Given problem: Every entry must be echoed exactly.

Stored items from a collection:

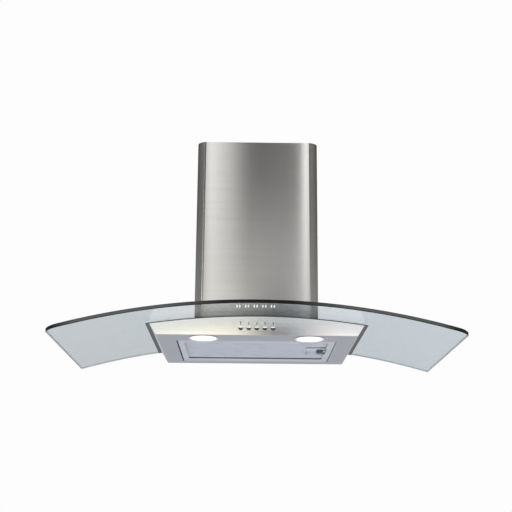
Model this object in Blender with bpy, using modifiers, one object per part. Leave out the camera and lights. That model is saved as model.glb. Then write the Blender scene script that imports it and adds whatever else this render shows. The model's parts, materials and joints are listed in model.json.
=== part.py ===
"""Wall-mounted chimney cooker hood with a bent glass canopy, as separate pieces.

Metres, +Z up. X runs along the wall and Y runs into it, so the front faces -Y. The origin is the
centre of the wall plate's rear face, on the wall plane and on the hood's centre line.
"""

from math import atan2, cos, pi, radians, sin, sqrt

import bmesh
import bpy
from mathutils import Matrix, Vector

# ---- Driving dimensions -------------------------------------------------------------------------

CLEARANCE = 0.0003  # between pieces that rest on or in each other
UNDERSIDE_Z = -0.210  # height of the body's flat underside
WALL_GAP = 0.001  # sheet edges stop this far in front of the wall

# Bent glass canopy: one cylinder whose axis runs front to back
GLASS_WIDTH = 0.898
GLASS_DEPTH = 0.500
GLASS_THICKNESS = 0.0080
GLASS_RADIUS = 1.608  # of its underside
GLASS_FRONT_CORNER = 0.024
GLASS_REAR_CORNER = 0.006
GLASS_STEPS = 32

# Body under the glass
BODY_HEIGHT = 0.0446  # underside of the body to underside of the glass, on the centre line
BODY_TOP_WIDTH = 0.4838
BODY_BOTTOM_WIDTH = 0.4506
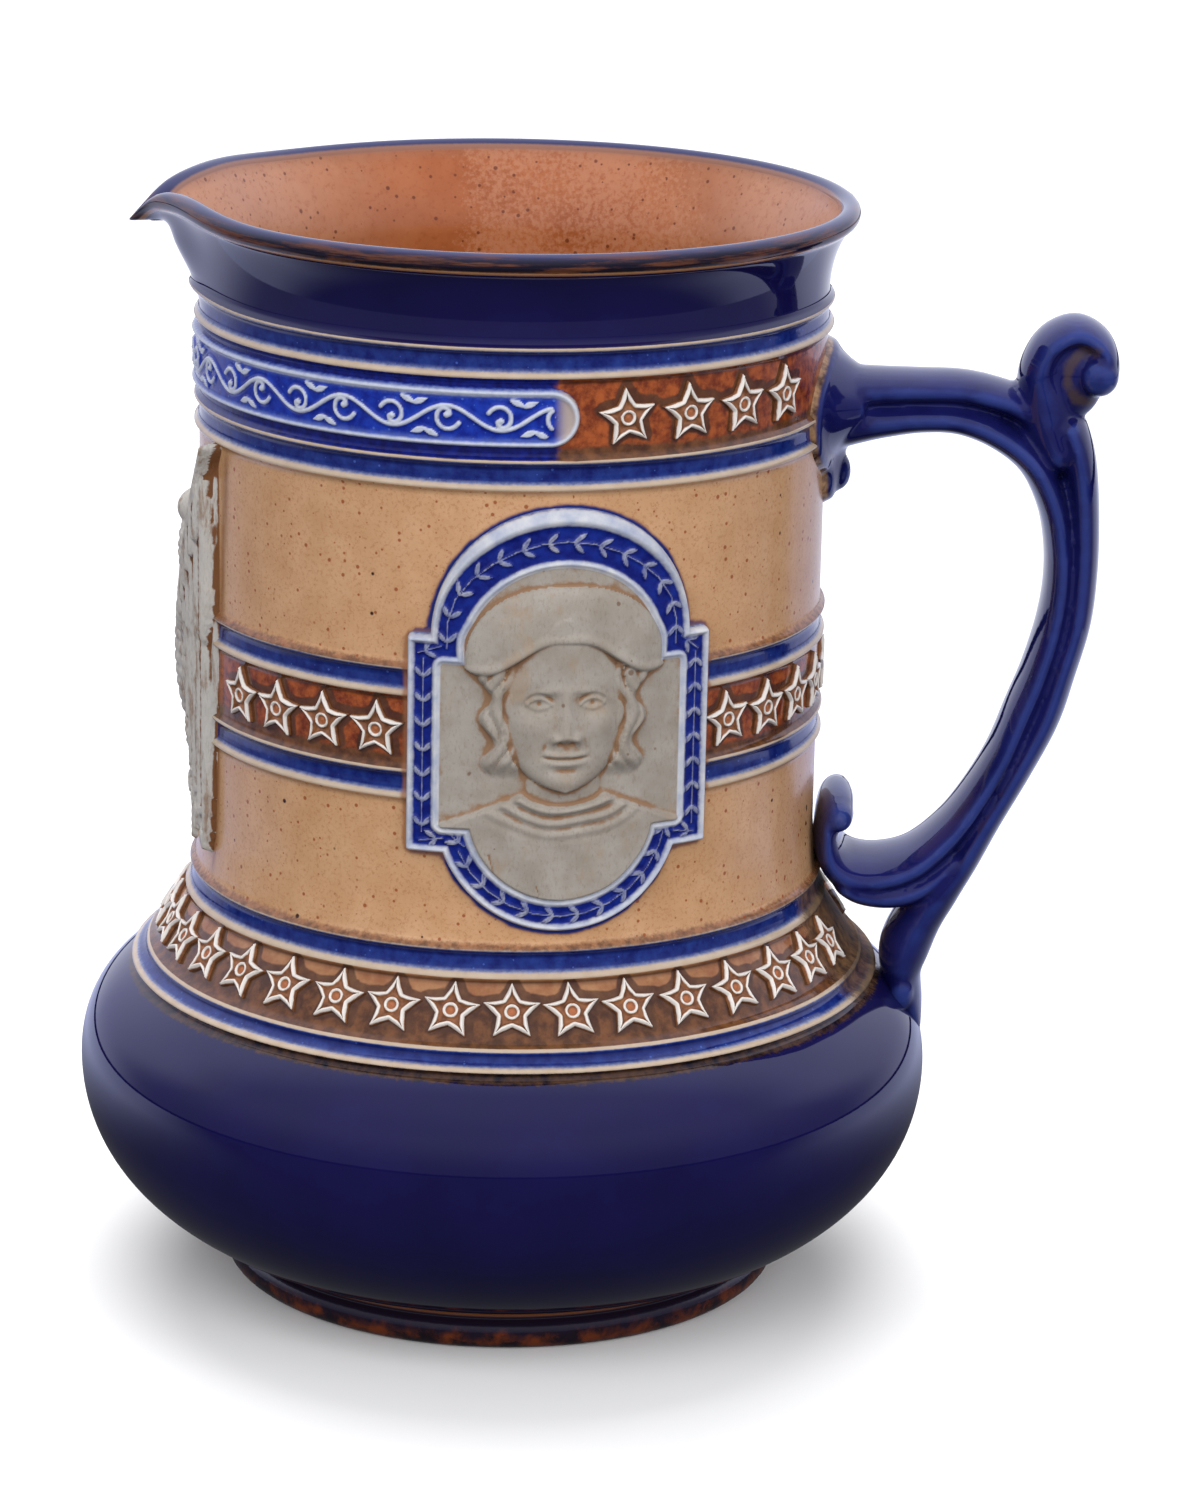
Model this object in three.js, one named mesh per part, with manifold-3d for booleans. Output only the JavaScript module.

Reply to the task:
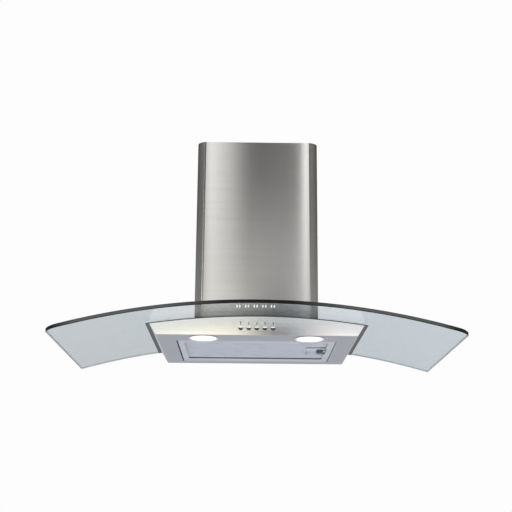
Model this object in Blender with bpy, using modifiers, one object per part. Leave out the camera and lights. That model is saved as model.glb. Then write the Blender scene script that imports it and adds whatever else this render shows. The model's parts, materials and joints are listed in model.json.
=== part.py ===
"""Wall-mounted chimney cooker hood with a bent glass canopy, as separate pieces.

Metres, +Z up. X runs along the wall and Y runs into it, so the front faces -Y. The origin is the
centre of the wall plate's rear face, on the wall plane and on the hood's centre line.
"""

from math import atan2, cos, pi, radians, sin, sqrt

import bmesh
import bpy
from mathutils import Matrix, Vector

# ---- Driving dimensions -------------------------------------------------------------------------

CLEARANCE = 0.0003  # between pieces that rest on or in each other
UNDERSIDE_Z = -0.210  # height of the body's flat underside
WALL_GAP = 0.001  # sheet edges stop this far in front of the wall

# Bent glass canopy: one cylinder whose axis runs front to back
GLASS_WIDTH = 0.898
GLASS_DEPTH = 0.500
GLASS_THICKNESS = 0.0080
GLASS_RADIUS = 1.608  # of its underside
GLASS_FRONT_CORNER = 0.024
GLASS_REAR_CORNER = 0.006
GLASS_STEPS = 32

# Body under the glass
BODY_HEIGHT = 0.0446  # underside of the body to underside of the glass, on the centre line
BODY_TOP_WIDTH = 0.4838
BODY_BOTTOM_WIDTH = 0.4506
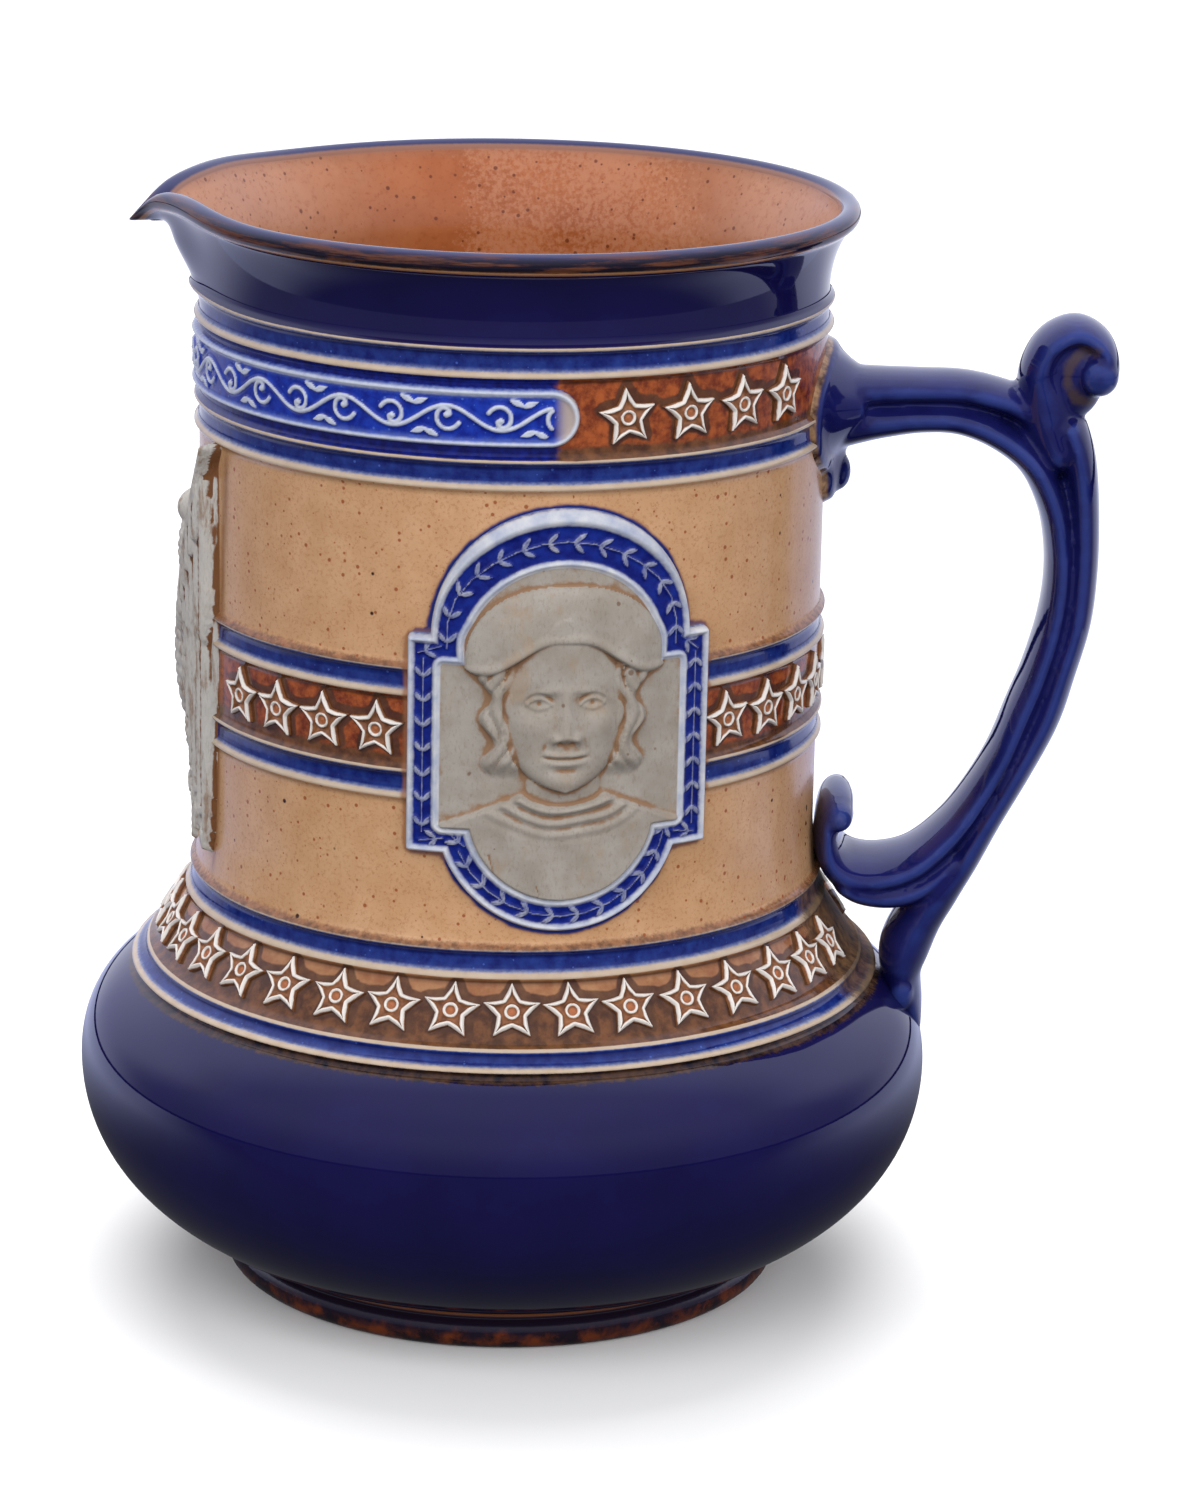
Model this object in three.js, one named mesh per part, with manifold-3d for booleans. Output only the JavaScript module.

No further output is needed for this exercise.